### [Instruction]
Below you will find a set of lines. Repeat them all exactly.

= = = = =

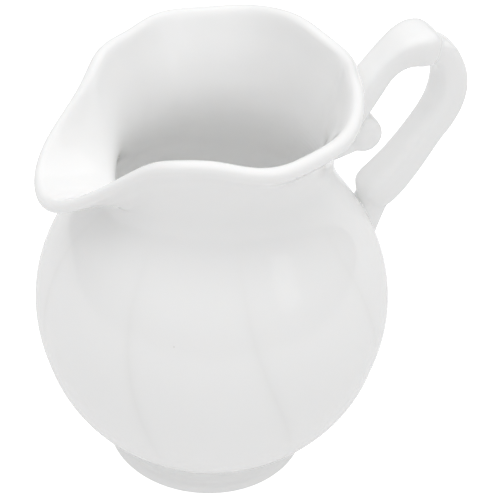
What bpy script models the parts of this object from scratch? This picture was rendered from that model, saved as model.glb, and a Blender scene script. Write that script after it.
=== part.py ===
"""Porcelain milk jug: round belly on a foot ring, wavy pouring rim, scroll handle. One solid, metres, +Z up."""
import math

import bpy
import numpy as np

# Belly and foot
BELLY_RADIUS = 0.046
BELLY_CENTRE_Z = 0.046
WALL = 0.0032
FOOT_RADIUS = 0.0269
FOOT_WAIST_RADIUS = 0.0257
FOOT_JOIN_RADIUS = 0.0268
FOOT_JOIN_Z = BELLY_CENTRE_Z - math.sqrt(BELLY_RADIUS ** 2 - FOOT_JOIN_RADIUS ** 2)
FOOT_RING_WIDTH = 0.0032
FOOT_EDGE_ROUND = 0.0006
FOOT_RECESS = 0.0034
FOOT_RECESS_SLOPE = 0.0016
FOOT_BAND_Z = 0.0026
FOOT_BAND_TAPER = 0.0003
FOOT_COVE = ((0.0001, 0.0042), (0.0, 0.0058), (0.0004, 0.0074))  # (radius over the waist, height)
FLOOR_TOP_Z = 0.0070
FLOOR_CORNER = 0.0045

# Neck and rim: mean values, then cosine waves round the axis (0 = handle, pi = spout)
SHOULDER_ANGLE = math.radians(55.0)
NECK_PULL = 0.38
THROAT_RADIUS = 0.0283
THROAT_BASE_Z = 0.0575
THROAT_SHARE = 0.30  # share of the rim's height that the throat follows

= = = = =

### [Response]
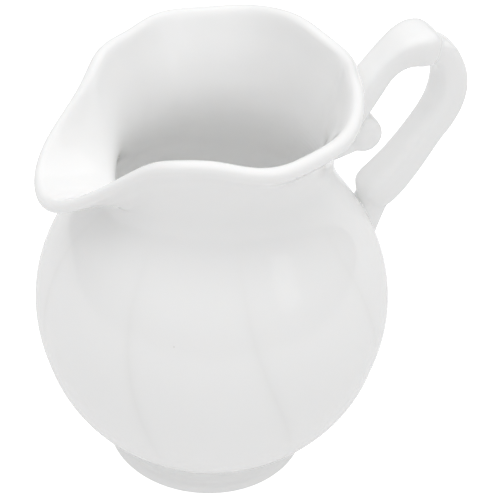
What bpy script models the parts of this object from scratch? This picture was rendered from that model, saved as model.glb, and a Blender scene script. Write that script after it.
=== part.py ===
"""Porcelain milk jug: round belly on a foot ring, wavy pouring rim, scroll handle. One solid, metres, +Z up."""
import math

import bpy
import numpy as np

# Belly and foot
BELLY_RADIUS = 0.046
BELLY_CENTRE_Z = 0.046
WALL = 0.0032
FOOT_RADIUS = 0.0269
FOOT_WAIST_RADIUS = 0.0257
FOOT_JOIN_RADIUS = 0.0268
FOOT_JOIN_Z = BELLY_CENTRE_Z - math.sqrt(BELLY_RADIUS ** 2 - FOOT_JOIN_RADIUS ** 2)
FOOT_RING_WIDTH = 0.0032
FOOT_EDGE_ROUND = 0.0006
FOOT_RECESS = 0.0034
FOOT_RECESS_SLOPE = 0.0016
FOOT_BAND_Z = 0.0026
FOOT_BAND_TAPER = 0.0003
FOOT_COVE = ((0.0001, 0.0042), (0.0, 0.0058), (0.0004, 0.0074))  # (radius over the waist, height)
FLOOR_TOP_Z = 0.0070
FLOOR_CORNER = 0.0045

# Neck and rim: mean values, then cosine waves round the axis (0 = handle, pi = spout)
SHOULDER_ANGLE = math.radians(55.0)
NECK_PULL = 0.38
THROAT_RADIUS = 0.0283
THROAT_BASE_Z = 0.0575
THROAT_SHARE = 0.30  # share of the rim's height that the throat follows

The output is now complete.